Правда, каменная деревня осталась такой же, и, пожалуй, только она и запомнилась.

Они спускались вниз, к подножью, а потом ехали по улицам, машина все уменьшала скорость, как будто и она устала за ночь, но путь становился все короче и все приближался к концу.
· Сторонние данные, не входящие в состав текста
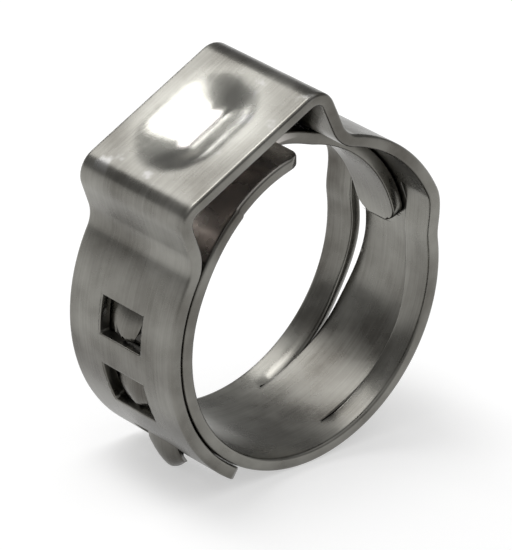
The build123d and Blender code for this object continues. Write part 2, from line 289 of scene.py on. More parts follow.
def strip_sheet():
    """Middle surface of the strip: points on a grid, its metal cells and its edges' wear.

    Rows follow the strip from the tongue's tip to the free end and columns run across it. A
    point is the strip's path at its row, moved out by the lift of the inner end, a hook, the
    web, a rail's lip or the dimple, and across by the width of the strip there. The cells of
    the windows, slits and lanced slots, and those beside the tongue, are left open.
    """
    right_foot, left_foot, ear = ear_run()
    degrees_apart = math.degrees(ROW_SPACING / inner_mid)
    slots = [hook_tip(hook) + math.degrees(hook["slot"] / inner_mid) for hook in HOOKS]
    inner_breaks = [TONGUE_TIP_AT, SHOULDER_AT, TRIM_STEP_AT]
    for hook, slot in zip(HOOKS, slots):
        inner_breaks += [hook["at"], hook_tip(hook), slot]
    inner_breaks += [SLIT_STARTS_AT, WEB_IS_OUT_AT, RAIL_STEP_STARTS_AT, RAIL_STEP_ENDS_AT]
    outer_breaks = [left_foot]
    for hook in HOOKS:
        window = math.degrees(hook["window"] / outer_mid)
        outer_breaks += [hook["at"] + 360, hook["at"] + window + 360]
    nose = TONGUE_TIP_AT + np.degrees(TONGUE_NOSE_ROUND / inner_mid) * np.array(NOSE_ROWS)
    inner = stations([*inner_breaks, right_foot], degrees_apart)
    inner = np.unique(np.concatenate([inner, nose]))
    outer = stations([*outer_breaks, FREE_END_AT], degrees_apart)
    at_ear = np.full(len(ear) - 2, EAR_AT + 360)
    angle = np.concatenate([inner, at_ear, outer])[:, None]
    in_ear = np.concatenate([inner < 0, at_ear > 0, outer < 0])[:, None]

    taper = smooth((angle - TAPER_LOW_AT) / (TAPER_HIGH_AT - TAPER_LOW_AT))
    web_edge = WEB_EDGE_LOW + (WEB_EDGE_HIGH - WEB_EDGE_LOW) * taper
    rail_edge = RAIL_EDGE_LOW + (RAIL_EDGE_HIGH - RAIL_EDGE_LOW) * taper
    hook_half = np.full_like(angle, LOCKING_HOOK["width"] / 2)
    hook_half[np.abs(angle - HOOKS[-1]["at"]) < GUIDE_HOOK_SPAN] = GUIDE_HOOK["width"] / 2
    half_width = STRIP_WIDTH / 2 - TRIM_DEPTH * (angle < TRIM_STEP_AT)
    steady = np.ones_like(angle)
    edges = [
        steady * 0,
        hook_half,
        hook_half + LANCE_SIDE_PLAY,
        steady * TONGUE_WIDTH / 2,
        steady * WINDOW_WIDTH / 2,
        web_edge,
        rail_edge,
        half_width - EDGE_MARGIN,
        half_width,
    ]
    spans = [
        low + (high - low) * np.linspace(0, 1, count + 1)[None, 1:]
        for low, high, count in zip(edges[:-1], edges[1:], COLUMNS)
    ]
    side = np.concatenate(spans, axis=1)
    across = np.concatenate([-side[:, ::-1], steady * 0, side], axis=1)
    band = np.concatenate([np.full(count, index) for index, count in enumerate(COLUMNS)])
    band = np.concatenate([band[::-1], band])
    reach = np.abs(across)

    # Radius of the middle surface: the inner course, then the rails, then the outer course.
    up = (angle - LIFT_STARTS_AT) / (LIFT_TOP_AT - LIFT_STARTS_AT)
    down = (LIFT_ENDS_AT - angle) / (LIFT_ENDS_AT - LIFT_TOP_AT)
    raised = smooth(np.clip(up, 0, 1) ** LIFT_EASE)
    lift = END_LIFT * np.where(angle < LIFT_TOP_AT, raised, smooth(down))
    rails = smooth((angle - RAIL_STEP_STARTS_AT) / (RAIL_STEP_ENDS_AT - RAIL_STEP_STARTS_AT))
    web = smooth((angle - SLIT_STARTS_AT) / (WEB_IS_OUT_AT - SLIT_STARTS_AT))
    in_slits = (angle > SLIT_STARTS_AT) & (angle < RAIL_STEP_ENDS_AT)
    from_slit = np.clip(1 - (reach - rail_edge) / LIP_WIDTH, 0, 1)
    lip = LIP_LOW + (LIP_HIGH - LIP_LOW) * smooth(
        (angle - SLIT_STARTS_AT) / (RAIL_STEP_STARTS_AT - SLIT_STARTS_AT)
    )
    lip_starts = smooth((angle - SLIT_STARTS_AT) / LIP_STARTS_OVER)
    lip = lip * lip_starts * (1 - rails) * from_slit**2
    lip = lip * np.where(across < 0, LIP_NEAR_SHARE, 1)
    is_web = in_slits & (reach <= web_edge + TINY)
    is_rail = in_slits & ~is_web
    radius = inner_mid + lift + (outer_mid - inner_mid) * np.where(is_web, web, rails)
    radius = radius + is_rail * lip
    angle = angle + across * 0

    # Hooks: the middle columns bend outwards from the root and close to a round nose.
    for hook in HOOKS:
        tip = hook_tip(hook)
        inside = (angle >= hook["at"]) & (angle <= tip + TINY) & (reach <= hook_half + TINY)
        along = np.clip((angle - hook["at"]) / (tip - hook["at"]), 0, 1)
        rise = hook["rise"] * (1 - (1 - along) ** hook["bend"])
        across_share = reach / (hook["width"] / 2)
        radius = radius + inside * (rise - hook["dome"] * along * across_share**2)
        nose_round = (hook["width"] - HOOK_NOSE_FLAT) / 2
        to_tip = np.radians(tip - angle) * inner_mid
        width = hook["width"] / 2 - round_corner(to_tip, nose_round)
        across = np.where(inside, across * width / (hook["width"] / 2), across)

    # The tongue's nose, and the corners of the shoulder and of the free end.
    to_tip = np.radians(angle - TONGUE_TIP_AT) * inner_mid
    nose_width = 1 - round_corner(to_tip, TONGUE_NOSE_ROUND) / (TONGUE_WIDTH / 2)
    across = np.where(angle < SHOULDER_AT, across * nose_width, across)
    shoulder = round_corner(half_width - reach, SHOULDER_ROUND) / inner_mid
    fade = np.clip(1 - (angle - SHOULDER_AT) / SHOULDER_FADE, 0, 1) * (angle >= SHOULDER_AT)
    angle = angle + np.degrees(shoulder) * fade
    corner = round_corner(half_width - reach, FREE_END_ROUND) / outer_mid
    fade = np.clip(1 - (FREE_END_AT - angle) / FREE_END_FADE, 0, 1)
    angle = angle - np.degrees(corner) * fade

    point = polar(radius, angle)
    ear_rows = np.repeat(ear[1:-1, None, :], across.shape[1], axis=1)
    point[in_ear[:, 0]] = ear_rows
    point = point - polar(1, EAR_AT) * dimple(point, across)[..., None] * in_ear[..., None]
    grid = np.stack([point[..., 0], across, point[..., 1]], -1)

    # Cells that are metal: rows run from one station to the next.
    start = np.concatenate([inner, at_ear, outer])[:-1, None] + TINY
    beside_tongue = (start < SHOULDER_AT) & (band > TONGUE_BAND)
    slit_cell = (start > SLIT_STARTS_AT) & (start < RAIL_STEP_ENDS_AT) & (band == SLIT_BAND)
    open_cell = beside_tongue | slit_cell
    for hook, slot in zip(HOOKS, slots):
        window_end = hook["at"] + 360 + math.degrees(hook["window"] / outer_mid)
        open_cell |= (start > hook["at"] + 360) & (start < window_end) & (band <= WINDOW_BAND)
        open_cell |= (start > hook["at"]) & (start < slot) & (band == LANCE_BAND)
        open_cell |= (start > hook_tip(hook)) & (start < slot) & (band == HOOK_BAND)

    # How round each open edge is worn: the strip's long edges most, and its slits less.
    wear = smooth((angle - SLIT_STARTS_AT) / SLIT_WEAR_STARTS_OVER)
    wear = wear * smooth((RAIL_STEP_ENDS_AT - angle) / SLIT_WEAR_ENDS_OVER)
    slit_edge = in_slits & (reach < rail_edge + TINY)
    softness = np.where(slit_edge, SLIT_SOFTNESS * wear, LANCE_SOFTNESS)
    softness = np.where(angle > left_foot, WINDOW_SOFTNESS, softness)
    softness = np.where(angle < SHOULDER_AT + 1, TONGUE_SOFTNESS, softness)
    softness = np.where(reach > half_width - TINY, 1, softness)
    return grid, ~open_cell, softness


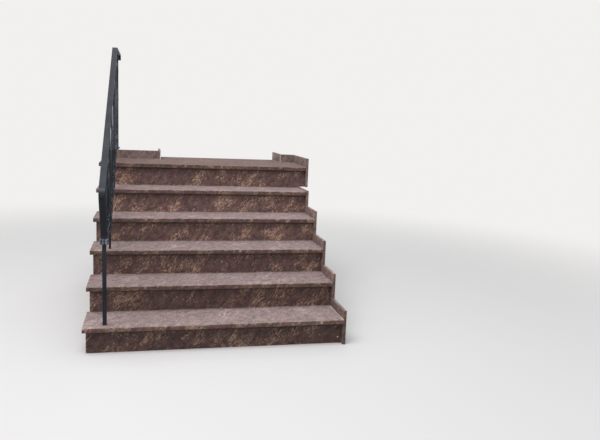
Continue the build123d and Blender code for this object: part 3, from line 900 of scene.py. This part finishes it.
def weld(y, z, lean=0.0):
    """A weld bead: an ellipsoid, flat beyond 72 degrees of latitude, leaning by an angle from upright.

    At a latitude it is cos(latitude) * (1 + weld_ripple * cos(weld_ripples * turn)) times as wide and
    as long, which gives it the ripples of a weld."""
    latitude = np.radians(np.linspace(-72, 72, 7))[:, None]
    turn = np.linspace(0, 2 * pi, 15)[:-1]
    ripple = 1 + weld_ripple * np.cos(weld_ripples * turn)
    x = rail_x + weld_half[0] * np.sin(latitude) + 0 * turn
    across = weld_half[1] * np.cos(latitude) * np.cos(turn) * ripple
    along = weld_half[2] * np.cos(latitude) * np.sin(turn) * ripple
    vertices = np.stack([x, y + across * cos(lean) - along * sin(lean),
                         z + across * sin(lean) + along * cos(lean)], axis=-1)
    return vertices, tube_faces(*vertices.shape[:2])


def tip_offset(width):
    """From the middle of a round to its snub: round the eye by eye_turn, on the inside of the bar."""
    radius = (width - bar_thickness) / 2
    reach = eye_ratio * radius + bar_thickness / 2 - snub_radius
    return (1 - eye_ratio) * radius + reach * cos(eye_turn), -reach * sin(eye_turn)


def node_points(name):
    """The corners of a node's mesh, as rows (x, y, z)."""
    points = np.empty(len(nodes[name].data.vertices) * 3, np.float32)
    nodes[name].data.vertices.foreach_get("co", points)
    return points.reshape(-1, 3)


tips, welds = [], []
uprights = list(posts.values())
for name, near, far in zip(("scrolls_lower", "scrolls_middle", "scrolls_upper"), uprights, uprights[1:]):
    points = node_points(name)
    middle = (near[0][1] + near[1][1] + far[0][1] + far[1][1]) / 4
    cells = []
    for start, end in ((near[1][1], middle - baluster / 2), (middle + baluster / 2, far[0][1])):
        cells += [(start, (start + end) / 2, 1), ((start + end) / 2, end, -1)]
    for start, end, hand in cells:
        width, y = end - start, (start + end) / 2
        inside = (points[:, 1] > start + cell_margin) & (points[:, 1] < end - cell_margin)
        high, low = points[inside, 2].max() - width / 2, points[inside, 2].min() + width / 2
        dy, dz = tip_offset(width)
        tips += [snub(y + hand * dy, high + dz), snub(y - hand * dy, low - dz)]
        welds += [weld(side, z) for side in (start, end) for z in (low, high)]
        over = pitch if y < handrail_level_from else 0.0
        under = pitch if lower_rail_slopes_from < y < lower_rail_level_from else 0.0
        welds += [weld(y - width / 2 * sin(over), high + width / 2 * cos(over), over + pi / 2),
                  weld(y + width / 2 * sin(under), low - width / 2 * cos(under), under + pi / 2)]

heights = node_points("end_scrolls")[:, 2]
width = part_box("end_scrolls")[1][1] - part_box("end_scrolls")[0][1]
bar_face = uprights[3][1][1]
dy, dz = tip_offset(width)
for group in (heights[heights > heights.mean()], heights[heights <= heights.mean()]):
    z = group.max() - width / 2
    tips.append(snub(bar_face + width / 2 + dy, z + dz))
    welds.append(weld(bar_face, z))

# Tips and welds take the rubbed iron, whose light streaks are painted highlights as well as rubbed paint.
for name, shapes in (("rolled_scroll_tips", tips), ("scroll_welds", welds)):
    piece = mesh_object(name, joined(shapes), rubbed_highlit_iron)
    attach(piece, "root")


low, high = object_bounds()
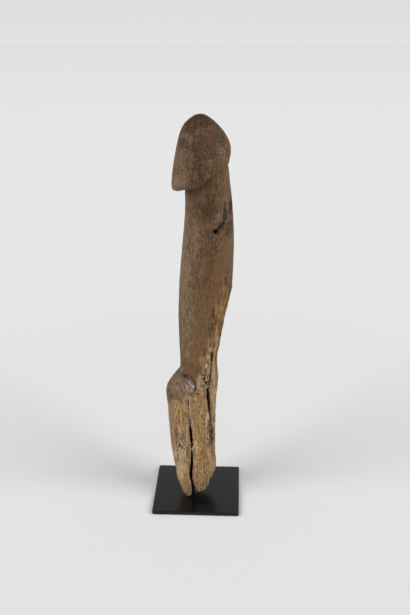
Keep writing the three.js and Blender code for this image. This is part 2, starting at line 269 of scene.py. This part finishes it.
# Colours, as seen in even white light: the wood's, the steel's, the paper's and the wall's
SOUND_DARK = (0.053, 0.029, 0.014, 1)
SOUND_LIGHT = (0.225, 0.130, 0.068, 1)
SOUND_RED = (0.175, 0.080, 0.043, 1)
SOUND_DIM = (0.029, 0.017, 0.010, 1)
# A worn grey that also serves for painted side light and sheen, and for the lip's painted highlight
WORN_AND_LIT = (0.31, 0.225, 0.148, 1)
BARE_DARK = (0.085, 0.040, 0.017, 1)
BARE_LIGHT = (0.46, 0.26, 0.12, 1)
FOOT_DARK = (0.125, 0.062, 0.025, 1)
FOOT_LIGHT = (0.56, 0.335, 0.135, 1)
OCHRE = (0.29, 0.155, 0.058, 1)
FOOT_OCHRE = (0.57, 0.315, 0.062, 1)
RED = (0.20, 0.082, 0.042, 1)
FOOT_PINK = (0.40, 0.225, 0.145, 1)
PALE = (0.72, 0.55, 0.34, 1)
ASH = (0.78, 0.69, 0.60, 1)
STAIN = (0.035, 0.018, 0.009, 1)
RIM_SHADE = (0.075, 0.041, 0.019, 1)
HOLLOW = (0.066, 0.030, 0.012, 1)
# Dark stain and painted shade deep in the splits
SPLIT_STAIN_AND_SHADE = (0.070, 0.026, 0.013, 1)
SOOT = (0.036, 0.025, 0.019, 1)
PITCH = (0.013, 0.007, 0.005, 1)
BLACK = (0.006, 0.006, 0.0062, 1)
PAPER_NEAR = (0.89, 0.89, 0.89, 1)
PAPER = (0.915, 0.915, 0.915, 1)
PAPER_FAR = (0.85, 0.85, 0.85, 1)
WALL_LOW = (0.76, 0.76, 0.76, 1)
WALL_HIGH = (0.715, 0.715, 0.715, 1)


def above(value, none, full):
    """0 up to one value and 1 from the other, with a smooth rise between them."""
    share = np.clip((value - none) / (full - none), 0, 1)
    return share * share * (3 - 2 * share)


def below(value, full, none):
    """1 up to one value and 0 from the other, with a smooth fall between them."""
    return above(-value, -none, -full)


def along(pairs, position, period=None):
    """The value at each position on the straight lines between the pairs."""
    places, values = zip(*pairs)
    return np.interp(position, places, values, period=period)


def noise(points, seed):
    """Smooth random values between about -1 and 1, one lattice cell for each unit of length."""
    draw = np.random.default_rng(seed)
    order = draw.permutation(NOISE_CELLS)
    slopes = draw.normal(size=(NOISE_CELLS, 3))
    slopes /= np.linalg.norm(slopes, axis=1)[:, None]
    cell = np.floor(points).astype(int)
    local = points - cell
    fade = local ** 3 * (local * (local * 6 - 15) + 10)
    total = np.zeros(len(points))
    for corner in itertools.product((0, 1), repeat=3):
        x, y, z = ((cell + corner) % NOISE_CELLS).T
        slope = slopes[order[(order[(order[x] + y) % NOISE_CELLS] + z) % NOISE_CELLS]]
        weight = np.prod(np.where(corner, fade, 1 - fade), axis=1)
        total += weight * np.einsum("ij,ij->i", slope, local - corner)
    return total * NOISE_REACH


def grain(points, across, length, seed):
    """Noise drawn out along the trunk: cells this many millimetres across and this long."""
    return noise(points / (across, across, length), seed)


def own_frame(points):
    """Row frame in metres to the carving's own frame in millimetres."""
    cos, sin = math.cos(CARVING_TURN), math.sin(CARVING_TURN)
    x, y, z = points.T / MM
    return np.column_stack([cos * x + sin * y, cos * y - sin * x, z])


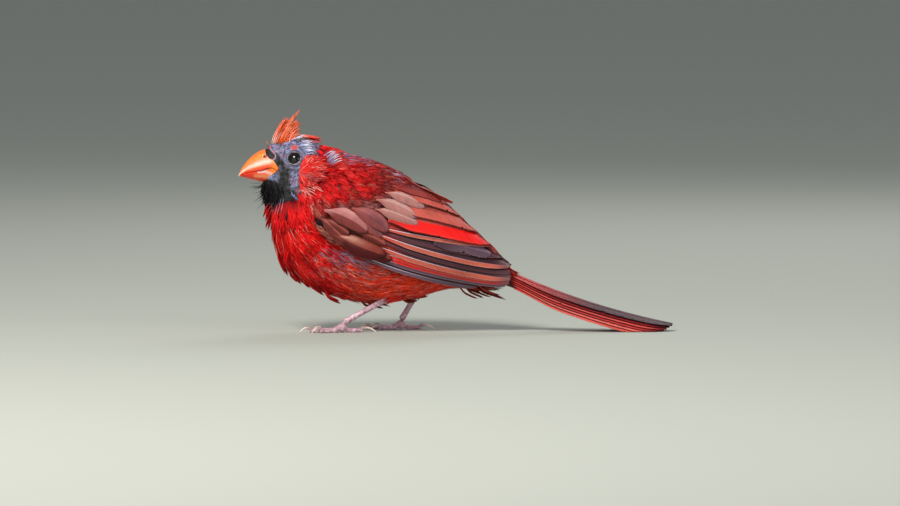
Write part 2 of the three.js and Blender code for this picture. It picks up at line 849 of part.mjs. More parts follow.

— Я тебя провожать не буду, хоть и уезжаешь, — сказала она. — Ладно?

— Ладно.

— И прощаться не буду. Ладно?

— Ладно.

Потом она уехала одна, не оглядываясь.

Перед отправлением поезда он стоял у окна вагона и махал рукой провожающим, но сам он был далеко, очень далеко и… высоко. Он смотрел на них не из окна вагона, а с вершины Витоши и видел всех внизу, у подножья горы. И, содрогаясь, следил за тенями туч, падавшими на город, боясь, чтобы эти тени не затронули их, не затронули их и ее, стоявшую там, где-то в городе, у подножья горы.

Он ничего не мог сделать, он не мог остановить тучи. Он был в этот момент высоко, выше других, но тучи и небо, в котором они плыли, и солнце — были еще выше, чем он, и он стоял и не мог пальцем пошевелить, только стоял и содрогался, боясь, чтобы тучи не пали на них и на нее, и только молил тучи, чтобы они прошли стороной.

От других и от нее. Зимой семидесятого.

В этот момент поезд качнулся и тронулся с места.